If I clone the latest Trick, is PR#1623 in master, or do I need to switch to a development branch?

I am working other items at present, but should be able to review this issue fairly soon, sometime in Dec. 2023. Thank you for tackling this! I'm very happy to review and test - and looking forward to it.

hchen99 commented 8 months ago

If I clone the latest Trick, is PR#1623 in master, or do I need to switch to a development branch?

I am working other items at present, but should be able to review this issue fairly soon, sometime in Dec. 2023. Thank you for tackling this! I'm very happy to review and test - and looking forward to it.

Thanks so much! Sorry, please use branch 1609-framelog-job-time that contains the latest master commit.

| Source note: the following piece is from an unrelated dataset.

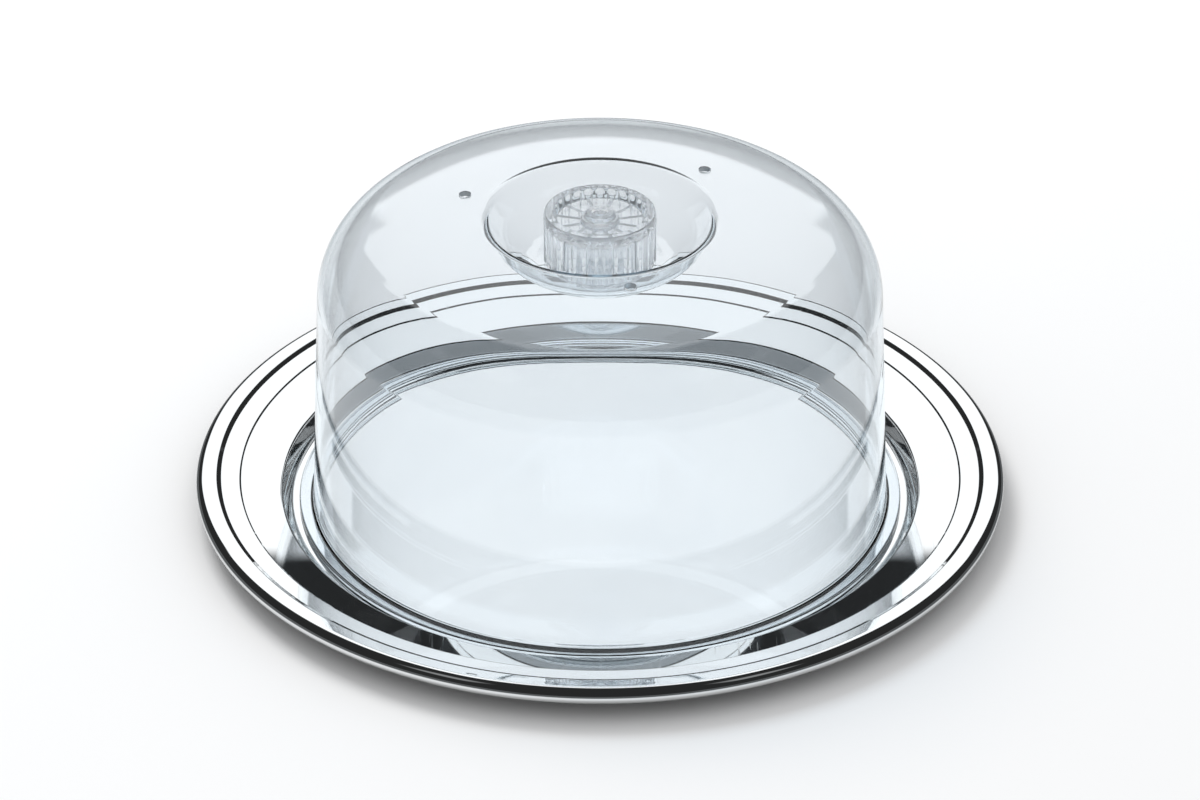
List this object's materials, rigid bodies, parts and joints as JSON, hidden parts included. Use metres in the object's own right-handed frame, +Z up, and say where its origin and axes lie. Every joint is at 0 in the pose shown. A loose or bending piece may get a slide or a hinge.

keithvetter commented 8 months ago

Okay, looking forward to branch 1609-framelog-job-time :-)

keithvetter commented 8 months ago

@hchen99 I tested this using the ball L2 realtime sim.

This looks good:

  1. frame_overrun_time and frame_sched_time are now in {s} rather than {--} and data looks good
  2. The logged JOB times now match the units of {s} (the old JOB logged microsecs and had {s} as unit!)

However, the following files which are auto-genned when making a sim need to have the scale factors removed. If you plot using these DPs, the scale factors multiply by 1.0e-6 and give unintuitive plots.

  1. DP_Product/DP_rt_trickjobs.xml
  2. DP_Product/DP_rt_userjobs.xml
  3. DP_Product/DP_rt_frame.xml

And arguably, I think instead of renaming the variables below, it might make sense to keep them without the "_seconds" added. The DP files mentioned above also reference the old names without the "_seconds" appendage. In order to work with older sims, I think it might be best to rename them back to what they were originally.

Instead of: trick_real_time.rt_sync.frame_overrun_time_seconds trick_real_time.rt_sync.frame_sched_time_seconds

Just keep it: trick_real_time.rt_sync.frame_overrun_time trick_real_time.rt_sync.frame_sched_time

PS: I really didn't look at the timeline business. It doesn't look like it has changed, and most likely okay.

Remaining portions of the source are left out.